▶ [EXERCISE INPUTS]
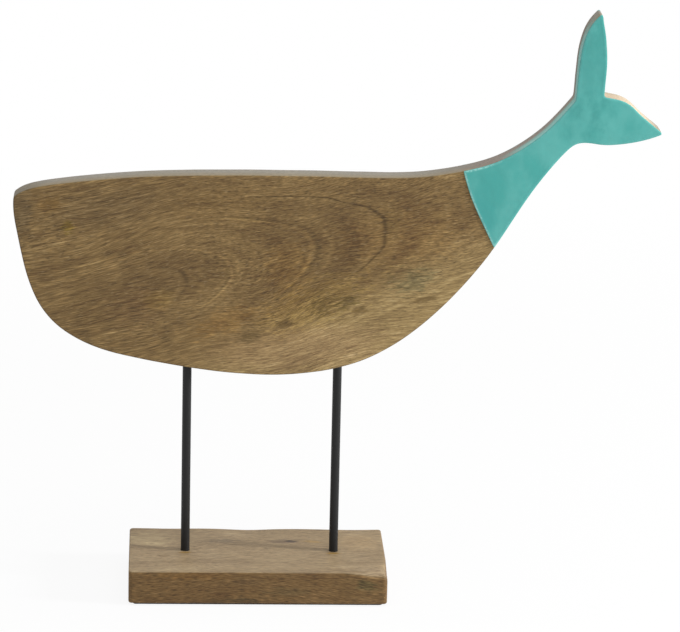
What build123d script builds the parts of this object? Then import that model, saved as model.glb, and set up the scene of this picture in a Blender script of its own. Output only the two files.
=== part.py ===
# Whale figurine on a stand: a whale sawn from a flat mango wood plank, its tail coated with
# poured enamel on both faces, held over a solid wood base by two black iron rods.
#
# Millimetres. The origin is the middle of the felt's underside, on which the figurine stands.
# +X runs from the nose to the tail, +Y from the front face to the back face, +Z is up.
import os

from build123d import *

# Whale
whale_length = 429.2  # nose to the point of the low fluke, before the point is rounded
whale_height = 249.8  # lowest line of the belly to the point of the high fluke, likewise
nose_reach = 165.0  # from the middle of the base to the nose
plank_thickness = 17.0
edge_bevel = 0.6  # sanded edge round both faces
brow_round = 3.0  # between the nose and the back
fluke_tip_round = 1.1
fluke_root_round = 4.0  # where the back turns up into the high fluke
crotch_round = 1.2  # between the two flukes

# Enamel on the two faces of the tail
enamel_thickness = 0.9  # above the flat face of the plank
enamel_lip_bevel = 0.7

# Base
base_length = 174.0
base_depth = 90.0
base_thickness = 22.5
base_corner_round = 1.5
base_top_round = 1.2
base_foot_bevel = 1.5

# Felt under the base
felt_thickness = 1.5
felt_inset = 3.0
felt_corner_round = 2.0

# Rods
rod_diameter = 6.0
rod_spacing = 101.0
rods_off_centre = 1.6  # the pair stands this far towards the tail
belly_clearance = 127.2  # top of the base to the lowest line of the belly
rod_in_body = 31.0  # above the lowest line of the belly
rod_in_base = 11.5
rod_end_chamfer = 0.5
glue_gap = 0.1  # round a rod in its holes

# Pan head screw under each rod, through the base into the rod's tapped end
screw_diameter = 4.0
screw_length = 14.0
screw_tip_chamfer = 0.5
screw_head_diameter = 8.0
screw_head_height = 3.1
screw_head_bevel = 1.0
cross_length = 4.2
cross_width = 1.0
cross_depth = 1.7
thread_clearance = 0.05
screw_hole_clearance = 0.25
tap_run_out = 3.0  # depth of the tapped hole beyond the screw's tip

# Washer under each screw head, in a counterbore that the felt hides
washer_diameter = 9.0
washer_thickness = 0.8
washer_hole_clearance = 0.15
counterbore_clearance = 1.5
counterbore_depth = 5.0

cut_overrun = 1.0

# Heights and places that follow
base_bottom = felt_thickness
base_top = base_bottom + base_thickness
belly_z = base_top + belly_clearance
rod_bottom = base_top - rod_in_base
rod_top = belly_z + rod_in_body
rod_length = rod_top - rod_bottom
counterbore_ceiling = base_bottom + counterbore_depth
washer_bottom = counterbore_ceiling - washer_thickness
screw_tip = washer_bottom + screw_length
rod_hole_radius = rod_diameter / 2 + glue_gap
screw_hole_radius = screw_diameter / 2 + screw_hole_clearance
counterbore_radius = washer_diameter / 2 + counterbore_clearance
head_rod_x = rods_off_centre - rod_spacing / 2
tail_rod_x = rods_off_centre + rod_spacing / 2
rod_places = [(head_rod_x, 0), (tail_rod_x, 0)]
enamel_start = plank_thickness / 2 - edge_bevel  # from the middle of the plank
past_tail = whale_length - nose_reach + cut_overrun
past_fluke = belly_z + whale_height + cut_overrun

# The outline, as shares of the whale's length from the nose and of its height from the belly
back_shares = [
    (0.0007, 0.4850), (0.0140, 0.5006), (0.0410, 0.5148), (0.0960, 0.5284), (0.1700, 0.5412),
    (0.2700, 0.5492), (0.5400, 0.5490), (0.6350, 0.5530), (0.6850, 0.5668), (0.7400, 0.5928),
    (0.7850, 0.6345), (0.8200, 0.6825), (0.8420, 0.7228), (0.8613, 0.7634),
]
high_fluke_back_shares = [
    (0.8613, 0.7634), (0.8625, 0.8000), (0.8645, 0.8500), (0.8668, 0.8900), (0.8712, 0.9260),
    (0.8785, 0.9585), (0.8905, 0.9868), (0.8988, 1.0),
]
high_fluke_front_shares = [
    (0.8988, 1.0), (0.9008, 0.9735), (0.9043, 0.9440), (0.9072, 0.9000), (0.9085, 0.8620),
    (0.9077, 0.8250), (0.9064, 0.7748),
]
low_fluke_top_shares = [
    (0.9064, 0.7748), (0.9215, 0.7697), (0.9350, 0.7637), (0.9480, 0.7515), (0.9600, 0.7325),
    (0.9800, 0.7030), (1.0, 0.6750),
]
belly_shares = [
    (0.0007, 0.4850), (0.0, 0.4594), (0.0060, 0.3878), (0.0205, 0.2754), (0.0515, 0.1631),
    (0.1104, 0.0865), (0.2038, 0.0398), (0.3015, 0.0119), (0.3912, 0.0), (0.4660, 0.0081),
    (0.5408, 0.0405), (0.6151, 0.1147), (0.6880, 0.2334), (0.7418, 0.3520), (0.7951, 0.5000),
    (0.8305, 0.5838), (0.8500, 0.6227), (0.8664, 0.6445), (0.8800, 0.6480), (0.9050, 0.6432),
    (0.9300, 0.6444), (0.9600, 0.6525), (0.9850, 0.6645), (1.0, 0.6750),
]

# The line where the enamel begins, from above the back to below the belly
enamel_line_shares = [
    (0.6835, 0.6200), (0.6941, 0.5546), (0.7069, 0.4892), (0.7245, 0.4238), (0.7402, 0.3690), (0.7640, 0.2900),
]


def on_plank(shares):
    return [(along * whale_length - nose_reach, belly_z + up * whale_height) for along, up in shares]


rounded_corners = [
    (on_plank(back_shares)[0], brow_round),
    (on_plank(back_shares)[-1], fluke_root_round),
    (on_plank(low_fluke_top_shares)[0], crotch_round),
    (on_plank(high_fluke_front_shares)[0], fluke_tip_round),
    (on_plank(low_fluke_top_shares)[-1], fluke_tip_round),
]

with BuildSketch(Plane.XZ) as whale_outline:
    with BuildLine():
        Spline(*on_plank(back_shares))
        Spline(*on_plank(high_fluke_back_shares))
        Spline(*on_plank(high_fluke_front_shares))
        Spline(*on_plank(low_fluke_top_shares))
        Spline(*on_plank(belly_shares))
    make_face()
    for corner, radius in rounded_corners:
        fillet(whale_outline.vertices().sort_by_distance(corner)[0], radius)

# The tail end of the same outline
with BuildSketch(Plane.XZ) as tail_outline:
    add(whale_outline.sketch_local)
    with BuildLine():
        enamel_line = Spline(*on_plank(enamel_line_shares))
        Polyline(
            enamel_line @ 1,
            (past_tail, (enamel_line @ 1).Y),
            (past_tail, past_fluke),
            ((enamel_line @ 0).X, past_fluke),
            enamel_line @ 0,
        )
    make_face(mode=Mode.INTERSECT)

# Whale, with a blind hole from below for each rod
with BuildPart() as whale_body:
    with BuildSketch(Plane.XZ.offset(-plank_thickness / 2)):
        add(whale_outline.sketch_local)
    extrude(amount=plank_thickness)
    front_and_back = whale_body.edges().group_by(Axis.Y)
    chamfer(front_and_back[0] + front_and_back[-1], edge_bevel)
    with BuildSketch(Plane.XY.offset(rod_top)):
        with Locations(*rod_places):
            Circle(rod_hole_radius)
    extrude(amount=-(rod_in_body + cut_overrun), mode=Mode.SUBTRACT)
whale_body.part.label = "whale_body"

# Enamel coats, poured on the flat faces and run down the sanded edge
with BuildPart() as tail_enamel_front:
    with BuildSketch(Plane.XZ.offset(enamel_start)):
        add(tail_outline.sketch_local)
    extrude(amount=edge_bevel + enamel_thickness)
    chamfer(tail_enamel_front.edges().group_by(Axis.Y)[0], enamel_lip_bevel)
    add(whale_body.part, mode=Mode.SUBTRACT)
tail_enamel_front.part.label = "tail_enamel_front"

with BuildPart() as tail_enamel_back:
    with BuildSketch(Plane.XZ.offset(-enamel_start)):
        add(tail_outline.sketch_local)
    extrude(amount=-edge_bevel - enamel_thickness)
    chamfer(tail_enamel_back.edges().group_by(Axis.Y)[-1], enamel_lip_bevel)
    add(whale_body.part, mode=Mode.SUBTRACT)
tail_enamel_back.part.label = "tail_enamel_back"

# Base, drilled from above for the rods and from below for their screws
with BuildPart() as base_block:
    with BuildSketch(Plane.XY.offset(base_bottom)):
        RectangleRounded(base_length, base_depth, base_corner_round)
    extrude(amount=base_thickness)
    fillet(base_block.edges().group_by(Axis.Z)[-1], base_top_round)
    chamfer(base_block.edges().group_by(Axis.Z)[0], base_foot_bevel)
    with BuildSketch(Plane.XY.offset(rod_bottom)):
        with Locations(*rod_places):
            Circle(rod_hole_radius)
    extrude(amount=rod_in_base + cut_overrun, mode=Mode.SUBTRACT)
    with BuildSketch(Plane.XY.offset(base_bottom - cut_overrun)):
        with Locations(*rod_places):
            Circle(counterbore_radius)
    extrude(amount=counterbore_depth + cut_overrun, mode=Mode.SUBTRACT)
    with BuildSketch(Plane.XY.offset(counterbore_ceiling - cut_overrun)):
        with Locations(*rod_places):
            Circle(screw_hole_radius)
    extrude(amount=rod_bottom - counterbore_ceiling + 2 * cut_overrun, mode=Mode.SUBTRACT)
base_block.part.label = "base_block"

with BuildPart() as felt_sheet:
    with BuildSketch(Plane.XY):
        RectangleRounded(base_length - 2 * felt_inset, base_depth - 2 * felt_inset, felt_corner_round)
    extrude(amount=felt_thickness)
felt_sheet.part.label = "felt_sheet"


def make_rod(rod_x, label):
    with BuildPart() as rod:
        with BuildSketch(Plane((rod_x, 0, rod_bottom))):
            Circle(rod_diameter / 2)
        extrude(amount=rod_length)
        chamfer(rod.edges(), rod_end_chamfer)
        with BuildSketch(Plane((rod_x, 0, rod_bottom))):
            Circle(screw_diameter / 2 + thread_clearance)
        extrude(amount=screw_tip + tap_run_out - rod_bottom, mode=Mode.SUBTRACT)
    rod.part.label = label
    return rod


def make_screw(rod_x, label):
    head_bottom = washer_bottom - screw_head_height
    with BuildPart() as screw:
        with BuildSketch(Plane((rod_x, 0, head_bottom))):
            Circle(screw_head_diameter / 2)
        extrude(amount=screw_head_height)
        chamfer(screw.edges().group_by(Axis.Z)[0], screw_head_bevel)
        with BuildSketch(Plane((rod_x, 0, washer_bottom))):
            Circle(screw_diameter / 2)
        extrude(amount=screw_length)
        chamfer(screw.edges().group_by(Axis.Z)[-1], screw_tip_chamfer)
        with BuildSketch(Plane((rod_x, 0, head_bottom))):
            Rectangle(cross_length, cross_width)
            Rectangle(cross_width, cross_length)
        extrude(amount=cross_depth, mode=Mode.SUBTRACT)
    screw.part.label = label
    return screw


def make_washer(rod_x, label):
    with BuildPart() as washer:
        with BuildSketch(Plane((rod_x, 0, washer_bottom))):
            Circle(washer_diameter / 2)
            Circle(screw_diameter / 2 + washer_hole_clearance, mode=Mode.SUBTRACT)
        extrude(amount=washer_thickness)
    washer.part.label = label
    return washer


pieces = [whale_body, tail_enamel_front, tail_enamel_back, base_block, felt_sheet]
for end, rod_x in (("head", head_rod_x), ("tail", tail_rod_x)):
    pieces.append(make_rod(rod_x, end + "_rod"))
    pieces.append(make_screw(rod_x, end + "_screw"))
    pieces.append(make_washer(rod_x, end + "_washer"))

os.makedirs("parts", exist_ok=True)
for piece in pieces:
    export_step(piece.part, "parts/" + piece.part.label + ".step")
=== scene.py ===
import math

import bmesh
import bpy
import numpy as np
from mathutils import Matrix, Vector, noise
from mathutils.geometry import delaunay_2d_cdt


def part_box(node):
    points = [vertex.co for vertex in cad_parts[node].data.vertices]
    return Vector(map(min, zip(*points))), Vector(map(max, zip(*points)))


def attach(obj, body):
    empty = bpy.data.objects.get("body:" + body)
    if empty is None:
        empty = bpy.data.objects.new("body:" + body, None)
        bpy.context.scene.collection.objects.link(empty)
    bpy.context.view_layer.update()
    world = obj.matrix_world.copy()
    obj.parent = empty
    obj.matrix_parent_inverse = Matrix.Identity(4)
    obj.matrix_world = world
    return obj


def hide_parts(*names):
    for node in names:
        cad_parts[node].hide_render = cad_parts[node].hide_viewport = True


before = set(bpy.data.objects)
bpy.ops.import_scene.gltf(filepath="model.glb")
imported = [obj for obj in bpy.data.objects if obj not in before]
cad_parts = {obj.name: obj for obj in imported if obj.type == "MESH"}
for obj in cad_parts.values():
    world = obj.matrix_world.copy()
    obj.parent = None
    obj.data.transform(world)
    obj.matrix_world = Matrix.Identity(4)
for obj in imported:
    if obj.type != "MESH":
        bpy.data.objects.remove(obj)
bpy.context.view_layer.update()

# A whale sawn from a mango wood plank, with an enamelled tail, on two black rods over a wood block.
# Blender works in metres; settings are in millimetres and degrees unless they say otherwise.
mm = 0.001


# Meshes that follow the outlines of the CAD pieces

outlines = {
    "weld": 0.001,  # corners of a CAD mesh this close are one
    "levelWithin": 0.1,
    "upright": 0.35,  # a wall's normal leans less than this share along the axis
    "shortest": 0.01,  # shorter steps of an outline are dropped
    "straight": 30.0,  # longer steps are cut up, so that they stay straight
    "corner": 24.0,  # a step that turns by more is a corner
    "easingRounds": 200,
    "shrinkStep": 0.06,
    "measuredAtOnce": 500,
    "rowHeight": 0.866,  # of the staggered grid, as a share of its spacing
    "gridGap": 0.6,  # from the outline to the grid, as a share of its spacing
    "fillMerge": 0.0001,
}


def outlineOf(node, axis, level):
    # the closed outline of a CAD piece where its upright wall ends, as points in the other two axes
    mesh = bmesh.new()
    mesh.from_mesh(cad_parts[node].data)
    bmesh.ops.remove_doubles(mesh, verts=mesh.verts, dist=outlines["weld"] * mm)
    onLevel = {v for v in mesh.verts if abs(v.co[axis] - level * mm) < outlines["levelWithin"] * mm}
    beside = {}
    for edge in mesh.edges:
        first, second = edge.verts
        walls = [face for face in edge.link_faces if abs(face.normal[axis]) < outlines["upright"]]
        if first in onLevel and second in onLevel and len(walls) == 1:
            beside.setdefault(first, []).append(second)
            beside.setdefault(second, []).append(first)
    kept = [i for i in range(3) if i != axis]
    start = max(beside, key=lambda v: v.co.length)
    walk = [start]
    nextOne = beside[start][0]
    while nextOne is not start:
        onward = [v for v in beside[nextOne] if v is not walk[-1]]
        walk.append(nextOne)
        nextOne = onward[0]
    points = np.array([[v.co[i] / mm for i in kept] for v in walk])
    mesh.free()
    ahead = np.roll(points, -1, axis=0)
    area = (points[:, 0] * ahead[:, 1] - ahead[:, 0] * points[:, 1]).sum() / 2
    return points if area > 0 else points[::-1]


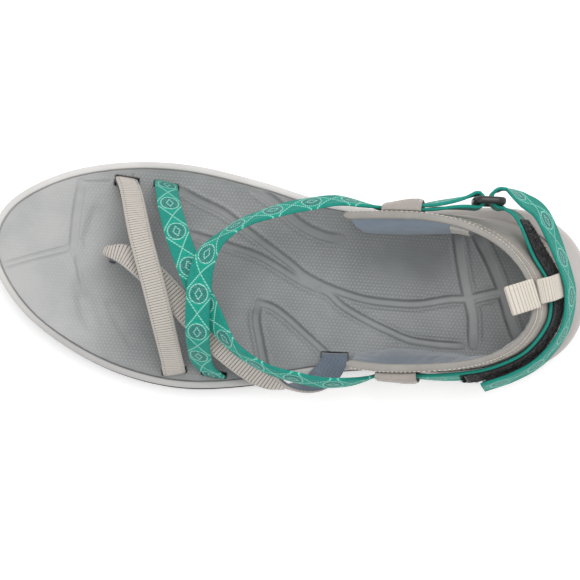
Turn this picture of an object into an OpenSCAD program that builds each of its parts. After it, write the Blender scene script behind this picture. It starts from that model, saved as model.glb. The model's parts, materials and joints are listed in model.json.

▶ [DESCRIPTION OF THE TASK]
Copy out each line of the records where the string "this" appears.

▶ [EXERCISE ANSWER]
What build123d script builds the parts of this object? Then import that model, saved as model.glb, and set up the scene of this picture in a Blender script of its own. Output only the two files.
rods_off_centre = 1.6  # the pair stands this far towards the tail
    "weld": 0.001,  # corners of a CAD mesh this close are one
    "upright": 0.35,  # a wall's normal leans less than this share along the axis
Turn this picture of an object into an OpenSCAD program that builds each of its parts. After it, write the Blender scene script behind this picture. It starts from that model, saved as model.glb. The model's parts, materials and joints are listed in model.json.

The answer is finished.